According to the DOT, the 25-year (1991 to 2016) compound annual growth rate for domestic passenger traffic in the United States was approximately 2.1%. Based on this information, we believe that over the next 25 years, low fare offerings, such as those offered by ULCCs, could stimulate growth for over 850 additional narrow body aircraft covering over 2,000 domestic and international routes we can serve with A320 family aircraft. Of these routes, we believe there is an opportunity for over 650 new routes from medium-sized markets in the United States. As an additional indication of potential domestic passenger growth in North America, Boeing’s “2016 Current Market Outlook” estimated that 2,620 new narrow body aircraft (net of retirements) would be added in North America by 2035, resulting in a total of 6,630 narrow body aircraft in operation.
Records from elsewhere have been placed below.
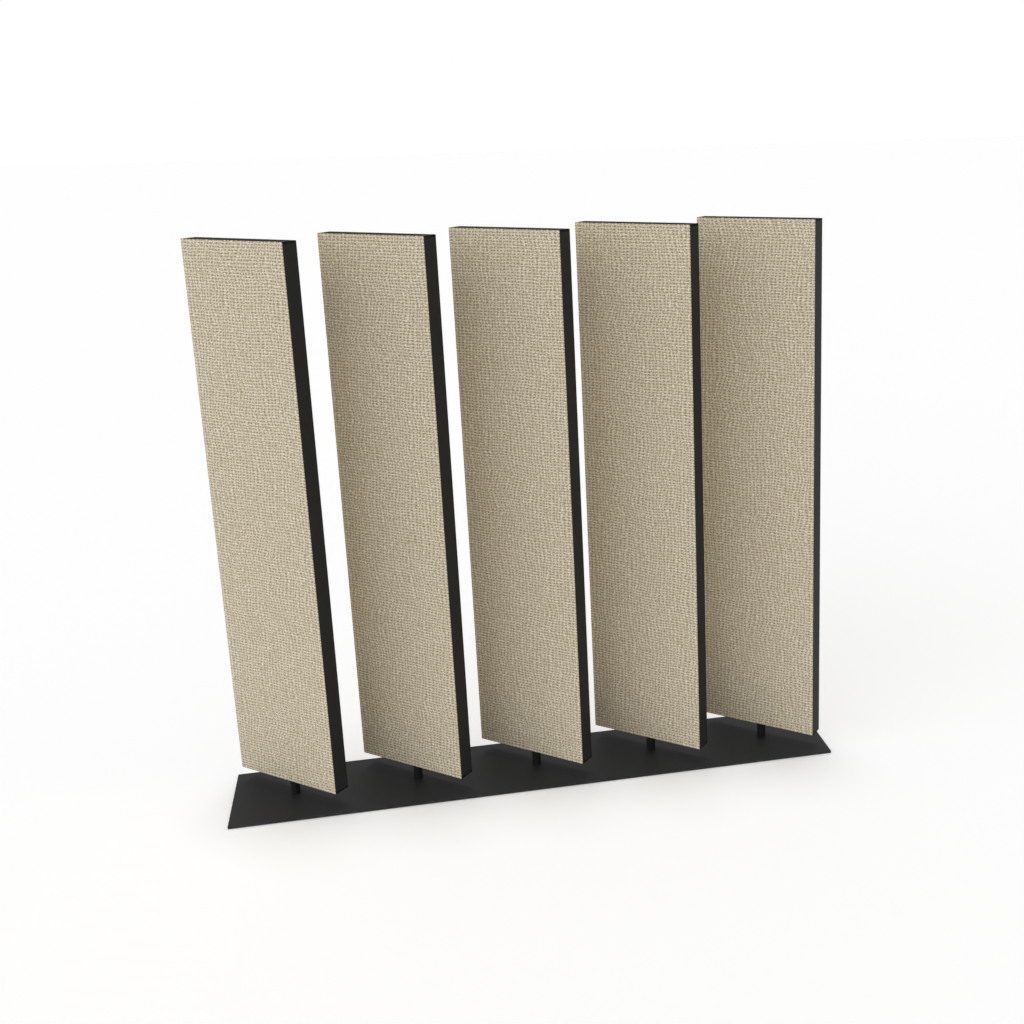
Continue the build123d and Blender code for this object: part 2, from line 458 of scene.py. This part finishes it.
def profile_finish(number):
    """Black anodised profile: fine upright drawing lines, and a brushed gleam at its corners."""
    skin = Finish(f"profile_{number}")
    at = skin.turned(skin.place(), slat_centre(number), slat_turn_degrees)
    x, y, _ = skin.parts(at)
    lines = skin.noise(skin.scaled(at, profile_lines), 1.0, 3.0, 0.6)
    clouds = skin.noise(at, profile_cloud_scale, 3.0, 0.6)
    to_face = slat_half_frame - abs(y)
    to_side = slat_half_width - abs(x)
    corner = 1 - skin.ease(to_face + to_side, 0.0004, 0.0028)
    worn = corner * skin.ease(skin.noise(at, profile_rub_scale, 3.0, 0.7), 0.44, 0.66)
    black = skin.blend(clouds, profile_black, profile_cloud)
    return skin.surface({
        "Base Color": skin.blend(worn, black, profile_rubbed),
        "Roughness": (profile_roughness + 0.12 * (lines - 0.5) + 0.10 * (clouds - 0.5)
                      - 0.10 * worn),
        "Specular IOR Level": profile_shine,
    }, lines, profile_line_depth)


def end_plate_finish(number):
    """The powder coated bar across an end of the slat, rubbed along its edges."""
    def near_bar_edge(coat):
        at = coat.turned(coat.place(), slat_centre(number), slat_turn_degrees)
        x, y, _ = coat.parts(at)
        nearest = coat.maths("MINIMUM", slat_half_width - abs(x), slat_half_frame - abs(y))
        return 1 - coat.ease(nearest, 0.0, rub_width)
    return powder_coat(f"end_plate_{number}", bar_tones, bar_shine, near_bar_edge)


for number in range(1, slat_count + 1):
    soften(dress(f"slat_{number}_stiles", profile_finish(number)), frame_bevel)
    bar_coat = end_plate_finish(number)
    dress(f"slat_{number}_top_plate", bar_coat)
    dress(f"slat_{number}_bottom_plate", bar_coat)


# The screws of the frames: countersunk, with a hexagon socket, blackened like the others. They run
# through the bars into the profiles and lie flush.
for number in range(1, slat_count + 1):
    dress(f"slat_{number}_frame_screws", screw_oxide)


# The pivots: in each slat a drawn steel tube that is welded into a flat steel foot. The foot is
# screwed to the bottom bar, and the tube stands in the filling and takes the post's spindle.
tube_light = srgb(176, 178, 181)
tube_dark = srgb(138, 140, 144)
draw_marks = (1500.0, 1500.0, 4.0)
draw_mark_depth = 0.00003
stain_scale = 26.0

drawn_steel = Finish("drawn_steel")
at = drawn_steel.place()
draw_lines = drawn_steel.noise(drawn_steel.scaled(at, draw_marks), 1.0, 3.0, 0.6)
stain = drawn_steel.noise(at, stain_scale, 4.0, 0.6)
pivot_steel = drawn_steel.surface({
    "Base Color": drawn_steel.blend(stain, tube_light, tube_dark),
    "Metallic": 1.0,
    "Roughness": 0.30 + 0.16 * stain + 0.08 * draw_lines,
}, draw_lines, draw_mark_depth)
for number in range(1, slat_count + 1):
    dress(f"slat_{number}_pivot_tube", pivot_steel)


# The bushes: flanged plastic sleeves of the washers' kind, pressed into both ends of the tube, in
# which the spindle turns.
bush_white = srgb(222, 220, 212)
bush_shade = srgb(204, 202, 193)

bush_plastic = bearing_plastic("bush_plastic", bush_white, bush_shade)
for number in range(1, slat_count + 1):
    dress(f"slat_{number}_bushes", bush_plastic)


# The face boards: sheets of thin pressed fibreboard, brown and flecked, let into the frame on both
# faces of the slat as a flat bed for the cloth.
board_light = srgb(178, 149, 112)
board_dark = srgb(138, 109, 76)
fleck_dark = srgb(92, 68, 45)
fleck_share = 0.7
felt_grain = (260.0, 260.0, 190.0)
felt_depth = 0.00012
fleck_grain = (900.0, 900.0, 420.0)
press_cloud_scale = 5.0

fibreboard = Finish("fibreboard")
at = fibreboard.place()
felted = fibreboard.noise(fibreboard.scaled(at, felt_grain), 1.0, 6.0, 0.7)
fleck_noise = fibreboard.noise(fibreboard.scaled(at, fleck_grain), 1.0, 2.0)
flecks = fibreboard.ease(fleck_noise, 0.64, 0.72)
pressed = fibreboard.noise(at, press_cloud_scale, 3.0)
board_brown = fibreboard.blend(felted, board_dark, board_light)
board_face = fibreboard.surface({
    "Base Color": fibreboard.blend(flecks * fleck_share, board_brown, fleck_dark),
    "Roughness": 0.72 + 0.14 * felted + 0.05 * pressed,
}, felted, felt_depth)
for number in range(1, slat_count + 1):
    dress(f"slat_{number}_face_boards", board_face)


# The filling: a slab of pale mineral wool that fills the slat between the boards and deadens
# sound. It is cut with a knife, with a round channel for the tube and a pocket for its foot.
filling_width = 364 * millimetre
filling_depth = 44 * millimetre
filling_bottom, filling_top = (corner.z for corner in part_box("slat_1_core"))
filling_corner = 2.5 * millimetre
foot_pocket = (111 * millimetre, 41 * millimetre, 8.5 * millimetre)
tube_channel_radius = 16.0 * millimetre
tube_channel_top = 417 * millimetre
side_steps = 12
height_steps = 24
wool_light = srgb(206, 203, 192)
wool_dark = srgb(164, 160, 148)
wool_swirl_scale = 30.0
wool_strands = (700.0, 700.0, 120.0)
wool_depth = 0.0012


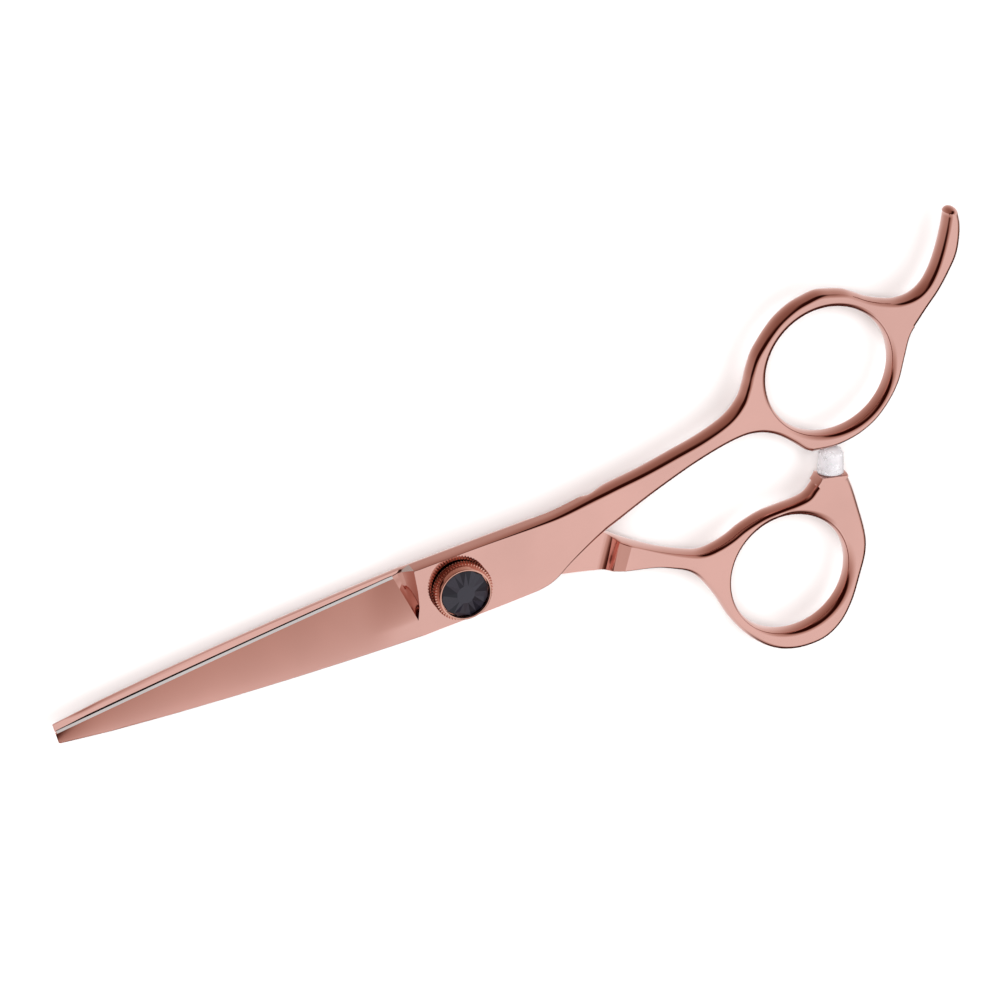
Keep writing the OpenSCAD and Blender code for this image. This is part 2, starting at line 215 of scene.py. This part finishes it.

Similarly, in Europe where the ULCC operating strategy is more mature, ULCCs have driven substantial increases in passenger volumes. Over the 15-year period from 2000 to 2014, according to World Bank and public filings of other carriers, total passenger volumes in Europe had a compound annual growth rate of approximately 4%, of which approximately 80% was attributable to ULCC growth and stimulation. According to World Bank and other public filings, over the same 15-year period, ULCCs in Europe grew their market share from approximately 5% of total domestic passengers in 2000 to approximately 38% of total domestic passengers in 2014, whereas in the United States, ULCCs only had a market share of approximately 3% of total domestic passengers in 2014.